TASK TO CARRY OUT>
Look through the data below and extract, unchanged, the lines from the one that contains "stand_arm();" to the one that contains "imported = [obj", both included.

----

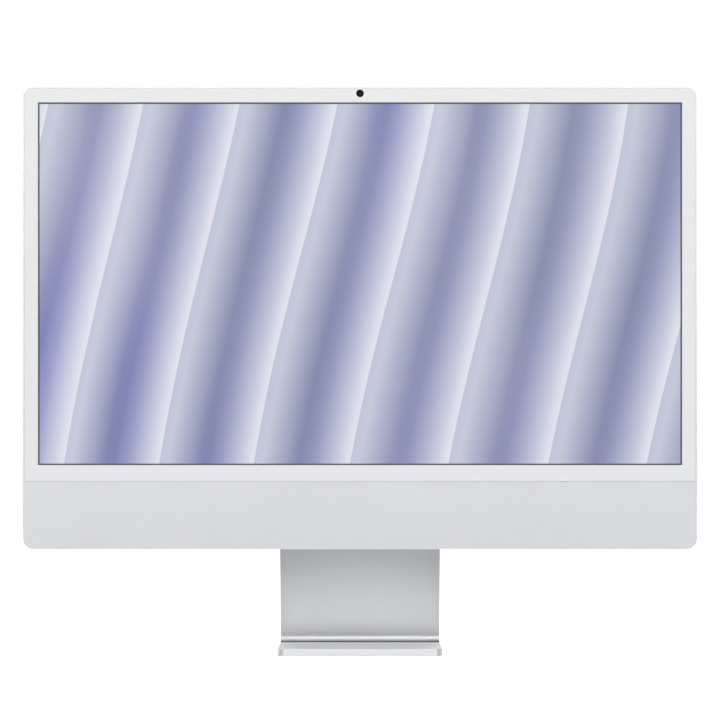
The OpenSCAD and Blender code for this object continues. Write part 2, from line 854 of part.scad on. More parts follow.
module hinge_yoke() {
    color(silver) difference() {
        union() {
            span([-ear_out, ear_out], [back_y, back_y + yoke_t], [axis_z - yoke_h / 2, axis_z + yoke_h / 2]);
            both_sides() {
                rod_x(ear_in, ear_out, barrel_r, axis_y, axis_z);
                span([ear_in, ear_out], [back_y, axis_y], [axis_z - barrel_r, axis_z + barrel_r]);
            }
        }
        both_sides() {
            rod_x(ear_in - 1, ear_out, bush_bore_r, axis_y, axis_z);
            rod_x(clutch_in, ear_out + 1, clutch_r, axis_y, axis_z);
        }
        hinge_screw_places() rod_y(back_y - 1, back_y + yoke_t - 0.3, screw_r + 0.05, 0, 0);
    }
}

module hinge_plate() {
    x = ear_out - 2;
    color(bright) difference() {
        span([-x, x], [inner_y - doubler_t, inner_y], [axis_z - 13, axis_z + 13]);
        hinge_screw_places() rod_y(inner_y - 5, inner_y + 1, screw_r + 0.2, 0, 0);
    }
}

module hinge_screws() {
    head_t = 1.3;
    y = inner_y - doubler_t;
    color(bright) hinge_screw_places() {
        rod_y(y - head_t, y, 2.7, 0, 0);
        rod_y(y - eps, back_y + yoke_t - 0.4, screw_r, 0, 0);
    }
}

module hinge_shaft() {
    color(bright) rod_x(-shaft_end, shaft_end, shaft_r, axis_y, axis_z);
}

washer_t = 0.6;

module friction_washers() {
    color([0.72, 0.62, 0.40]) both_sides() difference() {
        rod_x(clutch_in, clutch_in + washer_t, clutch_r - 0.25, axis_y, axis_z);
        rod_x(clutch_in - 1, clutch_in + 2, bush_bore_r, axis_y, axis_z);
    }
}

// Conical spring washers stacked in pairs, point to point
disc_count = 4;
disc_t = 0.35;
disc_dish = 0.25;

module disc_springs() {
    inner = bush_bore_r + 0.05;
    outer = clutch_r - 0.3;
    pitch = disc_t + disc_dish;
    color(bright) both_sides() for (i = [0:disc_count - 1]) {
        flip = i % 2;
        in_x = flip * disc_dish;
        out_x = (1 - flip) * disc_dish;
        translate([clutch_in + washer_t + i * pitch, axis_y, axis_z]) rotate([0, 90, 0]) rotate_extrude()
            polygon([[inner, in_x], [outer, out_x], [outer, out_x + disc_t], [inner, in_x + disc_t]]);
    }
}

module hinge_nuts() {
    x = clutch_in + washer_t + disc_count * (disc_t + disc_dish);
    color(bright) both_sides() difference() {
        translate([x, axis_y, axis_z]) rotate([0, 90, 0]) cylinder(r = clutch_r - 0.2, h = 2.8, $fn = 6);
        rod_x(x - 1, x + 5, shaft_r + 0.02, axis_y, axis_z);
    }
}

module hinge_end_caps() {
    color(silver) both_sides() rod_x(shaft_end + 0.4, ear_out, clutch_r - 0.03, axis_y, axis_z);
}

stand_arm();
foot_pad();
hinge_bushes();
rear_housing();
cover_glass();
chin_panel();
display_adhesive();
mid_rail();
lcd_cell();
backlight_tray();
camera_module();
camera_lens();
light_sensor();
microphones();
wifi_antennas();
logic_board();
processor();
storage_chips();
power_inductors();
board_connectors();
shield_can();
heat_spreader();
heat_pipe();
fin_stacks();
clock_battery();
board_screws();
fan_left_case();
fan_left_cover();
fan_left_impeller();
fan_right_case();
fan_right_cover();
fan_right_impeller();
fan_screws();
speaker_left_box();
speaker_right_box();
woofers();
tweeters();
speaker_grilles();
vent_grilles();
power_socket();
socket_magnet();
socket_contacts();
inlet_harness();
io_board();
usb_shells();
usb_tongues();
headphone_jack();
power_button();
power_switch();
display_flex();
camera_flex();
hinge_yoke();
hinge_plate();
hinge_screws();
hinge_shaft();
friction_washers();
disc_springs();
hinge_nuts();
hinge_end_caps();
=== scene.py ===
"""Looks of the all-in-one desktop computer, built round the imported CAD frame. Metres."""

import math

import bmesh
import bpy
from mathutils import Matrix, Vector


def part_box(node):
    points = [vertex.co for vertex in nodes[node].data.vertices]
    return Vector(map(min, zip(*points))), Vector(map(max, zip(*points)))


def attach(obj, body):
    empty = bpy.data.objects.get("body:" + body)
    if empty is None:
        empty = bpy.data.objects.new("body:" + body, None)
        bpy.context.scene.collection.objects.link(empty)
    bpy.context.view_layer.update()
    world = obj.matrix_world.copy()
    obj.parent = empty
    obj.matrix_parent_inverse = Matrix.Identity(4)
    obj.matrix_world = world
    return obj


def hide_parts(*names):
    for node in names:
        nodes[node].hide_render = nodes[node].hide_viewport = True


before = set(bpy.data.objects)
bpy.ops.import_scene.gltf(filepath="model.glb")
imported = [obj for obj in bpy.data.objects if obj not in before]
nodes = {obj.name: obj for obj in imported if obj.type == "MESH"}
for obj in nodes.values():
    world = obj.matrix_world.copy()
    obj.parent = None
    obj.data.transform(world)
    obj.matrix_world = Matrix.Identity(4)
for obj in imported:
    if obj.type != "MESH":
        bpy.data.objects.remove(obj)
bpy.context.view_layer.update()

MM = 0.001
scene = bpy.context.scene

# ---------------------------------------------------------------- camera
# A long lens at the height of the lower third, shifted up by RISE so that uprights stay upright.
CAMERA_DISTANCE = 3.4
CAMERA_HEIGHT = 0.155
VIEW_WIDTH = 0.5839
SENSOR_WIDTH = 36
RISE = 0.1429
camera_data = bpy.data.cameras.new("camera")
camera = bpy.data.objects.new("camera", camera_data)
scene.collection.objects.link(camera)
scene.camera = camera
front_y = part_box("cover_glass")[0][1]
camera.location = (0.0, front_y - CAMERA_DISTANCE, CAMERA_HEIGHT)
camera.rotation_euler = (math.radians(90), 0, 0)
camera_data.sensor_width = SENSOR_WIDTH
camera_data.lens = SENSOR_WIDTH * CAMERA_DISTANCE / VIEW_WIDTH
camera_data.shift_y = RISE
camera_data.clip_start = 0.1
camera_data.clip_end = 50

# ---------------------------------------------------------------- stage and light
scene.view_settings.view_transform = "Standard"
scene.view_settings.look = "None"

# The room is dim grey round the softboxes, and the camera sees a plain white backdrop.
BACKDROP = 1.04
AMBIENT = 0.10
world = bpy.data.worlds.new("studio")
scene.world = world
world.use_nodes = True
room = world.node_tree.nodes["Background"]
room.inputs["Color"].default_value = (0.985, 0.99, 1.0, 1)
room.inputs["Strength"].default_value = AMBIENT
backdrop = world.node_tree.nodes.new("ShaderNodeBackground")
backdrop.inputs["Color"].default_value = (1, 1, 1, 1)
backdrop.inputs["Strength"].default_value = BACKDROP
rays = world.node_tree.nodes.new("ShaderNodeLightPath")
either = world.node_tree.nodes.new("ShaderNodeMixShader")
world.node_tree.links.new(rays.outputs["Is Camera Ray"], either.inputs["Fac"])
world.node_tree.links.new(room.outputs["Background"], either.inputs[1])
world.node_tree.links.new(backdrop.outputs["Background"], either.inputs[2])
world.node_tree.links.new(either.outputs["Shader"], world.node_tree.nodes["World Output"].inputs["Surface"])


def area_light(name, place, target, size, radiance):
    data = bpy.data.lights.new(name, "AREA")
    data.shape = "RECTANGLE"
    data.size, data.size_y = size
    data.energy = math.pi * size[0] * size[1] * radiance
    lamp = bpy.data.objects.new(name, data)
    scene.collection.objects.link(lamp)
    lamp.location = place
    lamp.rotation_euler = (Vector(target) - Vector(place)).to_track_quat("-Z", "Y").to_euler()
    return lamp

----

SOLUTION TO THIS TASK>
stand_arm();
foot_pad();
hinge_bushes();
rear_housing();
cover_glass();
chin_panel();
display_adhesive();
mid_rail();
lcd_cell();
backlight_tray();
camera_module();
camera_lens();
light_sensor();
microphones();
wifi_antennas();
logic_board();
processor();
storage_chips();
power_inductors();
board_connectors();
shield_can();
heat_spreader();
heat_pipe();
fin_stacks();
clock_battery();
board_screws();
fan_left_case();
fan_left_cover();
fan_left_impeller();
fan_right_case();
fan_right_cover();
fan_right_impeller();
fan_screws();
speaker_left_box();
speaker_right_box();
woofers();
tweeters();
speaker_grilles();
vent_grilles();
power_socket();
socket_magnet();
socket_contacts();
inlet_harness();
io_board();
usb_shells();
usb_tongues();
headphone_jack();
power_button();
power_switch();
display_flex();
camera_flex();
hinge_yoke();
hinge_plate();
hinge_screws();
hinge_shaft();
friction_washers();
disc_springs();
hinge_nuts();
hinge_end_caps();
=== scene.py ===
"""Looks of the all-in-one desktop computer, built round the imported CAD frame. Metres."""

import math

import bmesh
import bpy
from mathutils import Matrix, Vector


def part_box(node):
    points = [vertex.co for vertex in nodes[node].data.vertices]
    return Vector(map(min, zip(*points))), Vector(map(max, zip(*points)))


def attach(obj, body):
    empty = bpy.data.objects.get("body:" + body)
    if empty is None:
        empty = bpy.data.objects.new("body:" + body, None)
        bpy.context.scene.collection.objects.link(empty)
    bpy.context.view_layer.update()
    world = obj.matrix_world.copy()
    obj.parent = empty
    obj.matrix_parent_inverse = Matrix.Identity(4)
    obj.matrix_world = world
    return obj


def hide_parts(*names):
    for node in names:
        nodes[node].hide_render = nodes[node].hide_viewport = True


before = set(bpy.data.objects)
bpy.ops.import_scene.gltf(filepath="model.glb")
imported = [obj for obj in bpy.data.objects if obj not in before]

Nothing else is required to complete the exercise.